What We Talk About When We Talk About) Judicial Temperament

2019 
Judicial temperament is simultaneously the thing we think all judges must have and the thing that no one can quite put a finger on. Extant accounts are scattered and thin, and they either present laundry lists of desirable judicial qualities without articulating what (if anything) unifies the list, or treat temperament as a fundamentally mysterious quality that a judge either does or does not not have. It is intellectually and practically intolerable to have so much — selection, evaluation, discipline, even removal — rest on so indeterminate a concept. Polarized debates over Justice Kavanaugh’s fitness to sit on the Supreme Court made clear just how badly we need a common vocabulary to guide what we talk about when we talk about judicial temperament. This Article — the first extended scholarly treatment of the topic — posits that, because judicial temperament is an essentially psychological construct, we ought to draw upon psychology to understand it.
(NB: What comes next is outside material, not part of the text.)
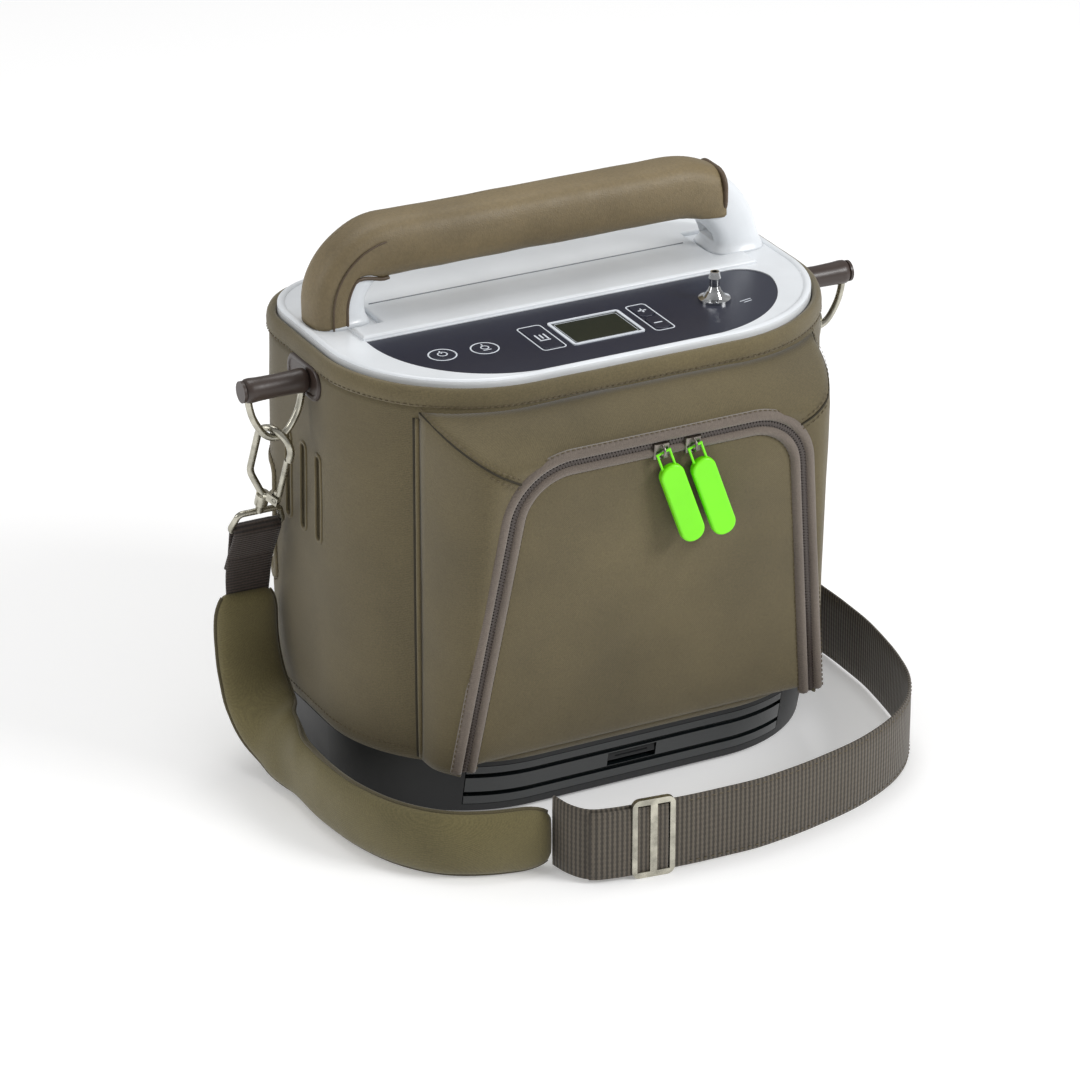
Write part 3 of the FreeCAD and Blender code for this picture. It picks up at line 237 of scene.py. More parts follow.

It therefore taps a deep well of scientific research to construct a new psycholegal theory of judicial temperament. It proposes that we ought to think of judicial temperament as a deep-seated, relatively stable set of specific personal traits — separable from intellect, training, and ideology — that, in dialectic with specific judicial environments and the predictable demands of judging, drive behaviors that affect how justice is delivered and perceived. The critical trait dimensions are positive emotionality, negative emotionality, kindness, and self-regulation: the combination of any given judge’s positions on each dimension determines how well or poorly her temperament will fit with any given judicial assignment. While judicial temperament is somewhat malleable, potential for change is constrained and must be affirmatively sought and supported. This scientifically grounded theory shows why some seldom-mentioned attributes — like courage — are temperamental, and why some commonly-cited ones — such as commitments to equality and diversity — are not. It provides a principled alternative to the folk-wisdom manner in which judicial temperament traditionally has been defined and assessed, an undisciplined approach vulnerable to faddish theory and bias. Setting the theoretical terms for empirical testing of its claims, with the potential to transform systems of judicial selection, evaluation, and support, the psycholegal theory shows what we should be talking about when we talk about judicial temperament.